Dataset records:
++++

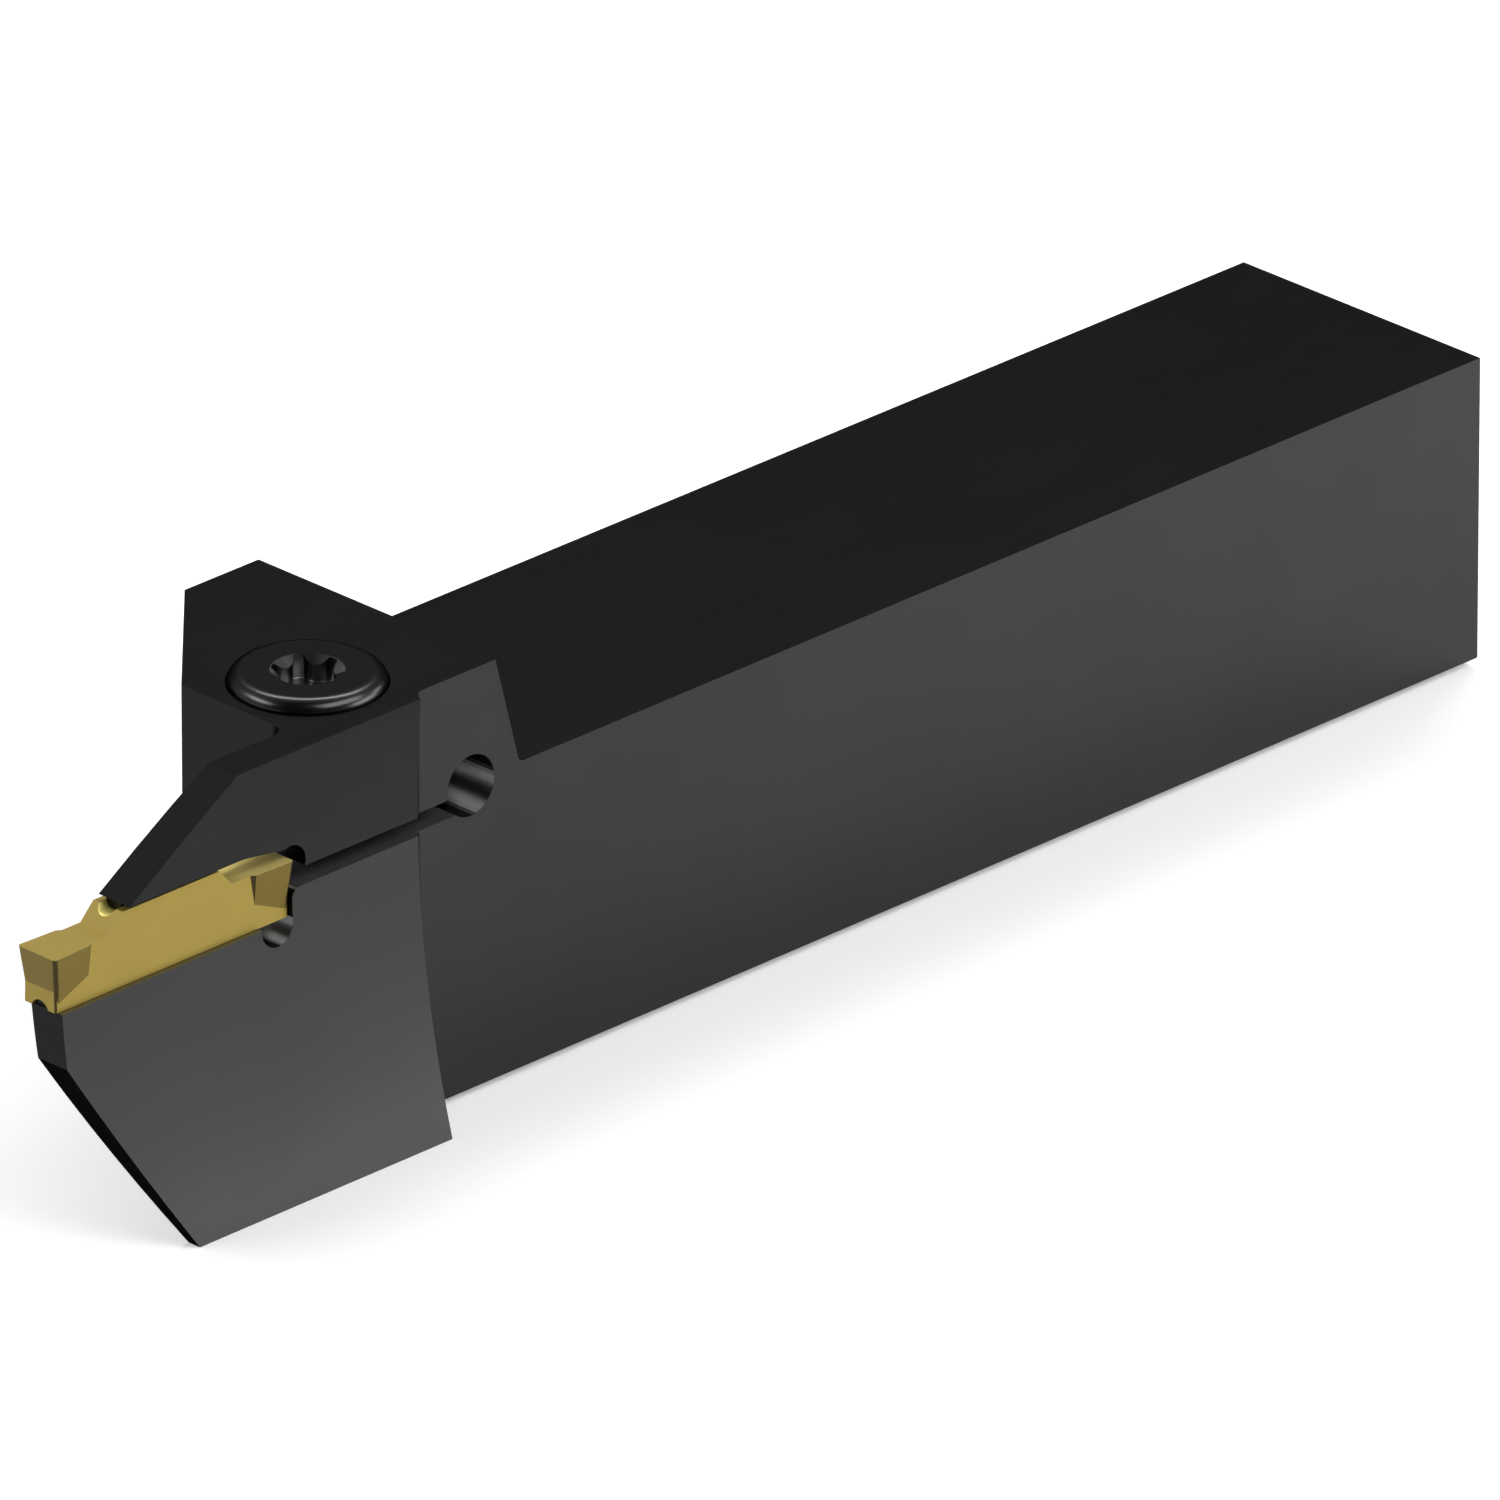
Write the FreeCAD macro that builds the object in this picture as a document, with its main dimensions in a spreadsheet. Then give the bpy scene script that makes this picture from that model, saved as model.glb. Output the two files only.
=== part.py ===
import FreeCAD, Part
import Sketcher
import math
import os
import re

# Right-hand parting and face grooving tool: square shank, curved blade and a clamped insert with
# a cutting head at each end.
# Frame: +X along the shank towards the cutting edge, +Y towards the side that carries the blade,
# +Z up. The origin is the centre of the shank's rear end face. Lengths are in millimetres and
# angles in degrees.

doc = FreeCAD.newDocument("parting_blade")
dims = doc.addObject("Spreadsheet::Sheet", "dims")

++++

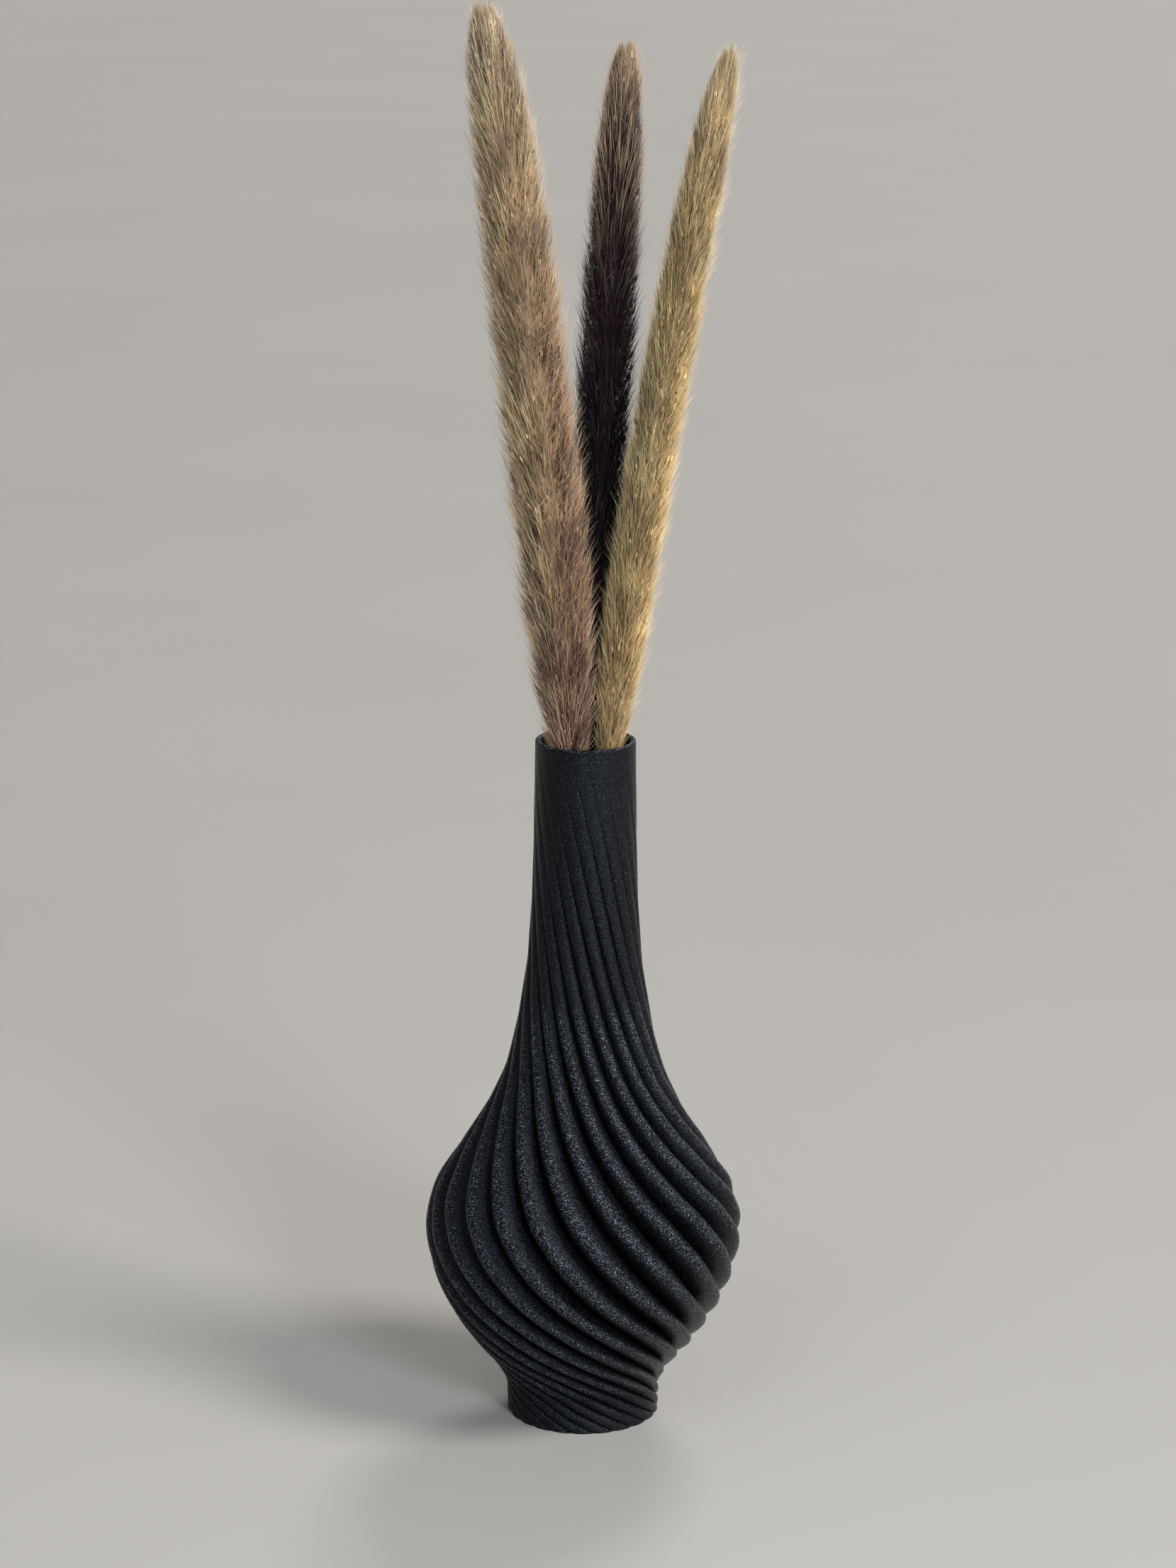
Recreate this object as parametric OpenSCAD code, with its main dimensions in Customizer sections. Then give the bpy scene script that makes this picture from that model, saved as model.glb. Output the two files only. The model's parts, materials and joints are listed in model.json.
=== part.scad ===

++++

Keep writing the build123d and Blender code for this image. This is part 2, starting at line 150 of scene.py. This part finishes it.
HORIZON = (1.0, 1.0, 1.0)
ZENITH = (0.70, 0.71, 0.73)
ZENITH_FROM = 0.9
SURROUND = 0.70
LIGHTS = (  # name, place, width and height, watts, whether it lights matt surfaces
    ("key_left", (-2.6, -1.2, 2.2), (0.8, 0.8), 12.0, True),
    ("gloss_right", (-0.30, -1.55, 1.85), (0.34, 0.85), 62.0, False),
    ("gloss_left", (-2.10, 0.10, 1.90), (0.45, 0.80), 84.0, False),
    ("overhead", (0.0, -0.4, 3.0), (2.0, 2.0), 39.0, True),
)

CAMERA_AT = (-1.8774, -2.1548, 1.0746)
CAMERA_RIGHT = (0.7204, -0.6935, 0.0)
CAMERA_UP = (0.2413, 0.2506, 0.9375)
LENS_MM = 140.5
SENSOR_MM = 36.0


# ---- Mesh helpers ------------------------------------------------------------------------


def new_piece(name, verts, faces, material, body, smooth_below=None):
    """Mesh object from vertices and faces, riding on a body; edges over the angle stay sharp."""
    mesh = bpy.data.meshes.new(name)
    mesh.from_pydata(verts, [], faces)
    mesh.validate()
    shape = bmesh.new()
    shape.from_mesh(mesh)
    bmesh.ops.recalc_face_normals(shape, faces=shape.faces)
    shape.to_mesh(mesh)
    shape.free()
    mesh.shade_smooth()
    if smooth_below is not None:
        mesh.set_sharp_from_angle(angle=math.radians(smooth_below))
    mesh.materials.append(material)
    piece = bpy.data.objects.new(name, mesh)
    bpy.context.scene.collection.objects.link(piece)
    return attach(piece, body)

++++

Give back, word for word, each line from the one containing "Write the FreeCAD" down to the one containing "# angles in degrees.", including those two lines.

Response for this exercise:
Write the FreeCAD macro that builds the object in this picture as a document, with its main dimensions in a spreadsheet. Then give the bpy scene script that makes this picture from that model, saved as model.glb. Output the two files only.
=== part.py ===
import FreeCAD, Part
import Sketcher
import math
import os
import re

# Right-hand parting and face grooving tool: square shank, curved blade and a clamped insert with
# a cutting head at each end.
# Frame: +X along the shank towards the cutting edge, +Y towards the side that carries the blade,
# +Z up. The origin is the centre of the shank's rear end face. Lengths are in millimetres and
# angles in degrees.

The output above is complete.